▸ What the task asks
Up to and including the line containing "# left, where the care label hangs.", please reproduce the lines of the listing below, starting from the top.

▸ Recorded data

——

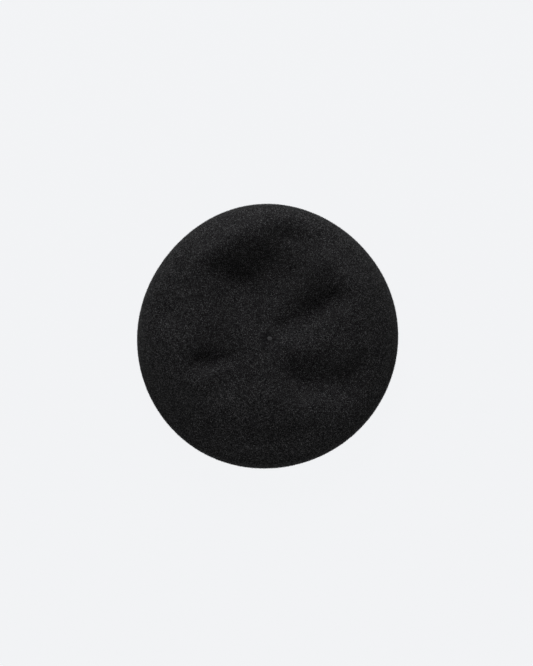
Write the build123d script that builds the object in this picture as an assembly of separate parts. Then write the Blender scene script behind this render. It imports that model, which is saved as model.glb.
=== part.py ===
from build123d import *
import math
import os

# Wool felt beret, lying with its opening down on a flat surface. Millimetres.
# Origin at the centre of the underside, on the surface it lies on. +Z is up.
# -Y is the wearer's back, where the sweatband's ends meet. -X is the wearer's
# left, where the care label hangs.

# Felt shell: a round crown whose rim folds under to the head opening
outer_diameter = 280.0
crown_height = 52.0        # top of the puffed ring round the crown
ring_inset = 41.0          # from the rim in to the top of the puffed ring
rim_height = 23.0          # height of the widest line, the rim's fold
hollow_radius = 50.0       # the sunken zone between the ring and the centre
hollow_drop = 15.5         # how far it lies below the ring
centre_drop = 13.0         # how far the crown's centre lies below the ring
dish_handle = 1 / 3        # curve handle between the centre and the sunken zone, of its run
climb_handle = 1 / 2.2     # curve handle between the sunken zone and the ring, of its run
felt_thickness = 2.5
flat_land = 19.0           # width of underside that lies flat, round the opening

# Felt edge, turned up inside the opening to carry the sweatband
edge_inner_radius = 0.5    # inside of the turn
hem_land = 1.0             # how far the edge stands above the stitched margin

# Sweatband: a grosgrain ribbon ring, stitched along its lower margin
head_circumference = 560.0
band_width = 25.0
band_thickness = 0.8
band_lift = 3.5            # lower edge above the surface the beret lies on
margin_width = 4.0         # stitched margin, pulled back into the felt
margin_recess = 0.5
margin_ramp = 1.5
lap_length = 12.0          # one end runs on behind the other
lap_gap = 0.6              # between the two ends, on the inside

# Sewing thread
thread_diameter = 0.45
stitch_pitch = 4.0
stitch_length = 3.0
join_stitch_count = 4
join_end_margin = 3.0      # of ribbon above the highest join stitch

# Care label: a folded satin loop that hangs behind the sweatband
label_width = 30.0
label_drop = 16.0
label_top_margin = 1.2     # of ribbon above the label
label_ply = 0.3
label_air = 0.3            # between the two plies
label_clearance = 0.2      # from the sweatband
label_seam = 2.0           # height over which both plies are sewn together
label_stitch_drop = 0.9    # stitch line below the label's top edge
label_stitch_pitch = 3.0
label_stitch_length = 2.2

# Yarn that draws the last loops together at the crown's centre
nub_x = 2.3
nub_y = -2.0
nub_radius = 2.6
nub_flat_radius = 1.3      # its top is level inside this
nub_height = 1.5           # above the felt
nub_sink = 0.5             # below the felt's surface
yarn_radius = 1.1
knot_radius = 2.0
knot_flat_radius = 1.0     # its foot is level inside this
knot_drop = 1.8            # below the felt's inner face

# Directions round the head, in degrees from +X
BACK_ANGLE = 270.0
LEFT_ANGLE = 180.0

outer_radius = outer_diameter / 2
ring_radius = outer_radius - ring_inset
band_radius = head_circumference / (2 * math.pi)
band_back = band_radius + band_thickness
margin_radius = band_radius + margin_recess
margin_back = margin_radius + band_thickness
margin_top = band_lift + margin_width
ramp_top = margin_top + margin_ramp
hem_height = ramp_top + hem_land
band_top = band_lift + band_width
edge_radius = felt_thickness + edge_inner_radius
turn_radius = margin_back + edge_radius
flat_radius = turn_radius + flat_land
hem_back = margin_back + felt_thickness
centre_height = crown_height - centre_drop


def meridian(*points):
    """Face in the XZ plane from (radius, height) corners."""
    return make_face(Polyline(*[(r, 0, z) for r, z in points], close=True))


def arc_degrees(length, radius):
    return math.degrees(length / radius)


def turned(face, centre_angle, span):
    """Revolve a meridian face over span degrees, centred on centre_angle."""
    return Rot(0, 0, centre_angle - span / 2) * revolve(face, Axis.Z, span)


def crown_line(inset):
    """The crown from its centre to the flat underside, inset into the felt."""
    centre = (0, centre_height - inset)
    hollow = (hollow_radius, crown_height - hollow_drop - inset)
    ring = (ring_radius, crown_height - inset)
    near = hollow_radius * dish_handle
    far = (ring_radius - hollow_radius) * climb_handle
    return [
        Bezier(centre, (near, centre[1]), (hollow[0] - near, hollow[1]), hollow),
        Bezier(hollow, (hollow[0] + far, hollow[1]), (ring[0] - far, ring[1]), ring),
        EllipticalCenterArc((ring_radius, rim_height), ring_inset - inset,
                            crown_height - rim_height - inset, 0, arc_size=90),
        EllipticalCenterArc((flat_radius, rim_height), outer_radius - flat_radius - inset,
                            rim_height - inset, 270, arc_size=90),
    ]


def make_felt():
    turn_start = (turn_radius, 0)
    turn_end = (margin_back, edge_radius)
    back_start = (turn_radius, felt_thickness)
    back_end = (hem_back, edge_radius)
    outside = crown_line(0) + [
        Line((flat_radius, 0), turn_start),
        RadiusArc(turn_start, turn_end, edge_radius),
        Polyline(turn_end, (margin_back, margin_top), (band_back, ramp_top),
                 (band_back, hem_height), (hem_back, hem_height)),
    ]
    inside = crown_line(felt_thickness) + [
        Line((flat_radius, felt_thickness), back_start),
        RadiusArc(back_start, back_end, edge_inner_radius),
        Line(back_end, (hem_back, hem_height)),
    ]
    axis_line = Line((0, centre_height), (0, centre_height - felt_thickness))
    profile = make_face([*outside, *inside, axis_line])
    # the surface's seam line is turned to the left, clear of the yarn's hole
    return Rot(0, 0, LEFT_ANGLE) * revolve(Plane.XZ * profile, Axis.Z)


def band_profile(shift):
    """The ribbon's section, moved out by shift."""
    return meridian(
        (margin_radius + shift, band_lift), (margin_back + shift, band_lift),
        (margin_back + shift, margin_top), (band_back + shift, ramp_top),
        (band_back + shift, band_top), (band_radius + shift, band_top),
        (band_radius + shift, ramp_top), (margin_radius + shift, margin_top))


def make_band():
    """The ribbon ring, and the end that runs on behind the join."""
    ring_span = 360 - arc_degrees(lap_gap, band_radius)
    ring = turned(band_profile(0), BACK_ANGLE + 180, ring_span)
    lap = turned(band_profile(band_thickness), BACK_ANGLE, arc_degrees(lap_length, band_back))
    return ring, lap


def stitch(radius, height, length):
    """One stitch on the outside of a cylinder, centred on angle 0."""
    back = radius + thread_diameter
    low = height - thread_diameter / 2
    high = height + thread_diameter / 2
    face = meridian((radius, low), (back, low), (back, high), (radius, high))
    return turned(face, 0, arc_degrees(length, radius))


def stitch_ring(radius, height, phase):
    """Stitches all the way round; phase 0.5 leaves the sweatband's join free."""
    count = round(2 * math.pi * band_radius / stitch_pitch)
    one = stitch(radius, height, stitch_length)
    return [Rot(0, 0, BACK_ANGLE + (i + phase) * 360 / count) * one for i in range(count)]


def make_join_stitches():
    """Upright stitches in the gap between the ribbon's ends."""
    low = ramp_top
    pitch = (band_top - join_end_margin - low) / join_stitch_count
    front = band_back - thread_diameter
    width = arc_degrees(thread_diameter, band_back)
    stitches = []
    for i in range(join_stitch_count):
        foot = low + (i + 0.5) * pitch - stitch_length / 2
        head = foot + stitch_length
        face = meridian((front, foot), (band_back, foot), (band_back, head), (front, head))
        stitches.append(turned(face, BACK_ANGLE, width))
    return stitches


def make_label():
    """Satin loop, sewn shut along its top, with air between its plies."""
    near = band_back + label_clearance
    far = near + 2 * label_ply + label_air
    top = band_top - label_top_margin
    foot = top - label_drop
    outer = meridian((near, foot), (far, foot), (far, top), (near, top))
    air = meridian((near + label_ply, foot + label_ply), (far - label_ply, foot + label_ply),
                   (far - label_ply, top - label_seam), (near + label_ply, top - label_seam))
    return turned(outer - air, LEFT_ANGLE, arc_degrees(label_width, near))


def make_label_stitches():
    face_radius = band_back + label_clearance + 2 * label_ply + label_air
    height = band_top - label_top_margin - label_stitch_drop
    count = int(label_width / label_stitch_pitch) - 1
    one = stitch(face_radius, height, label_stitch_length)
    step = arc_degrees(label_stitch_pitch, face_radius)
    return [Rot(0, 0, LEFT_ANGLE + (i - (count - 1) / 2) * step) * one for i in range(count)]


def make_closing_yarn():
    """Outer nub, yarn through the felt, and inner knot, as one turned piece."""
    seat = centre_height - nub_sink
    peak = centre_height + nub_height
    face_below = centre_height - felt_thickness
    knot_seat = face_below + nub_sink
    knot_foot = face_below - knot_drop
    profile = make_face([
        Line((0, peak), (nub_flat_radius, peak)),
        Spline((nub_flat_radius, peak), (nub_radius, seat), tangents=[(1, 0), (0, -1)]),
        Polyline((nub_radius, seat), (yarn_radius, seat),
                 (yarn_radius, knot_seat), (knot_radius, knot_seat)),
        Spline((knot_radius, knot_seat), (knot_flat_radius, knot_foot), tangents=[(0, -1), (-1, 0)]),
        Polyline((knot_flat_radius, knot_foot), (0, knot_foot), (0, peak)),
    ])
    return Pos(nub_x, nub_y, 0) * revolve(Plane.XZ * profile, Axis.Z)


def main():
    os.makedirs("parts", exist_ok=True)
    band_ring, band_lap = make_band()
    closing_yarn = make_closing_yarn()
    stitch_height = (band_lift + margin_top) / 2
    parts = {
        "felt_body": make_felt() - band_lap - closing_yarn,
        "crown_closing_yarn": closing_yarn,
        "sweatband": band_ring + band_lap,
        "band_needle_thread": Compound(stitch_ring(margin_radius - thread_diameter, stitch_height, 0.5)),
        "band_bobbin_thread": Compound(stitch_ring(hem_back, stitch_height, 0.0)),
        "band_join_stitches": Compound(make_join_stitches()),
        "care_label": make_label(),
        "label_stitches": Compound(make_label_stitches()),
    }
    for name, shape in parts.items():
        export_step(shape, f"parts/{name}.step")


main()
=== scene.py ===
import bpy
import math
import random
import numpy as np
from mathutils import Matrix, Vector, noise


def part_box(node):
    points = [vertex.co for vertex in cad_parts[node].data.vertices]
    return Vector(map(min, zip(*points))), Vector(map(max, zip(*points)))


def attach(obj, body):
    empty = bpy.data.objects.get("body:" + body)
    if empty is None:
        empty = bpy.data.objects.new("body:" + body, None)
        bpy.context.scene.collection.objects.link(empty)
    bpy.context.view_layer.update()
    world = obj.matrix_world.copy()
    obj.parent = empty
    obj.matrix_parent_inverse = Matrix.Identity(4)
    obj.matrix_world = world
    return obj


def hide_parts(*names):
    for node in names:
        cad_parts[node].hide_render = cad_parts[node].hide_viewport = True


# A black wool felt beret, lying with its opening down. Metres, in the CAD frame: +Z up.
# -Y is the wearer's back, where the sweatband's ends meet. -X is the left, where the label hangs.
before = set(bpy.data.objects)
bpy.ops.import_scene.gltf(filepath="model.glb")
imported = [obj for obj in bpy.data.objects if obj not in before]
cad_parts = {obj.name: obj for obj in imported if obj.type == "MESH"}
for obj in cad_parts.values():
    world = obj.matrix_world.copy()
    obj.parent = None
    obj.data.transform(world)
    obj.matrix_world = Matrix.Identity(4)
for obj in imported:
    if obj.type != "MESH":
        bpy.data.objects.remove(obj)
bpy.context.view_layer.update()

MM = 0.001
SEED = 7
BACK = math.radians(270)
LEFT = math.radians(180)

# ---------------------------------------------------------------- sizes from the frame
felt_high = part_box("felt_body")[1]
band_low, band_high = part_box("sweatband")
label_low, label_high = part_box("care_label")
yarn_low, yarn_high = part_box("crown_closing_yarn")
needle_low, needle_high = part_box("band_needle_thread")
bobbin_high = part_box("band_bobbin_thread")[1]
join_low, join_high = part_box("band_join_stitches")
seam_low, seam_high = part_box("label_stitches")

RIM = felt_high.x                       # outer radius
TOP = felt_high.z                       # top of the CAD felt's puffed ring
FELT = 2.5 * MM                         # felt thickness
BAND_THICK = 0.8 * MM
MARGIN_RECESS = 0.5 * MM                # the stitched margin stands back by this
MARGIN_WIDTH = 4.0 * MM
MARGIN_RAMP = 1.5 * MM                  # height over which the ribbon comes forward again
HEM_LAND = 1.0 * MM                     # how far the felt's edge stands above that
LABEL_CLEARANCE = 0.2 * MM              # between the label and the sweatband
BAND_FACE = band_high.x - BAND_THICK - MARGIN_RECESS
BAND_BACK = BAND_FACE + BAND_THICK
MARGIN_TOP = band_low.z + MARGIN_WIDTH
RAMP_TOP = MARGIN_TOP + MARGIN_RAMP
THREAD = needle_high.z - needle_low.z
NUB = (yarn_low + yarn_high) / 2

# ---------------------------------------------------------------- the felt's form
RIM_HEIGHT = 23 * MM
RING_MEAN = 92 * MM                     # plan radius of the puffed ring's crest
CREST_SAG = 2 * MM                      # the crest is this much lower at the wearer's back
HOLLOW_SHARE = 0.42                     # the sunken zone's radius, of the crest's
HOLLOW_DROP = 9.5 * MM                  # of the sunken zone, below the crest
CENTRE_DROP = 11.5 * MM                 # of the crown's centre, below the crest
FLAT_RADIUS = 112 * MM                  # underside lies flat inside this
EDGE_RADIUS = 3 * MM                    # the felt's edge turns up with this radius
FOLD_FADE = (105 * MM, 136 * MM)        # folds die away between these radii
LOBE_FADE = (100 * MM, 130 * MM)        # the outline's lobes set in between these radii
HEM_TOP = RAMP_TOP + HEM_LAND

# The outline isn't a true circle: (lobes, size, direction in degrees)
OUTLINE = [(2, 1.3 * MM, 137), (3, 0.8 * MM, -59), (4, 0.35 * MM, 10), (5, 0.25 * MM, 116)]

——

▸ Exercise answer
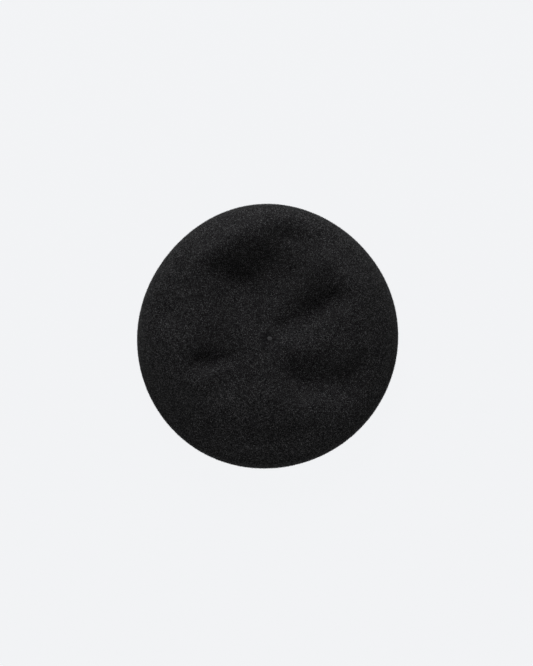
Write the build123d script that builds the object in this picture as an assembly of separate parts. Then write the Blender scene script behind this render. It imports that model, which is saved as model.glb.
=== part.py ===
from build123d import *
import math
import os

# Wool felt beret, lying with its opening down on a flat surface. Millimetres.
# Origin at the centre of the underside, on the surface it lies on. +Z is up.
# -Y is the wearer's back, where the sweatband's ends meet. -X is the wearer's
# left, where the care label hangs.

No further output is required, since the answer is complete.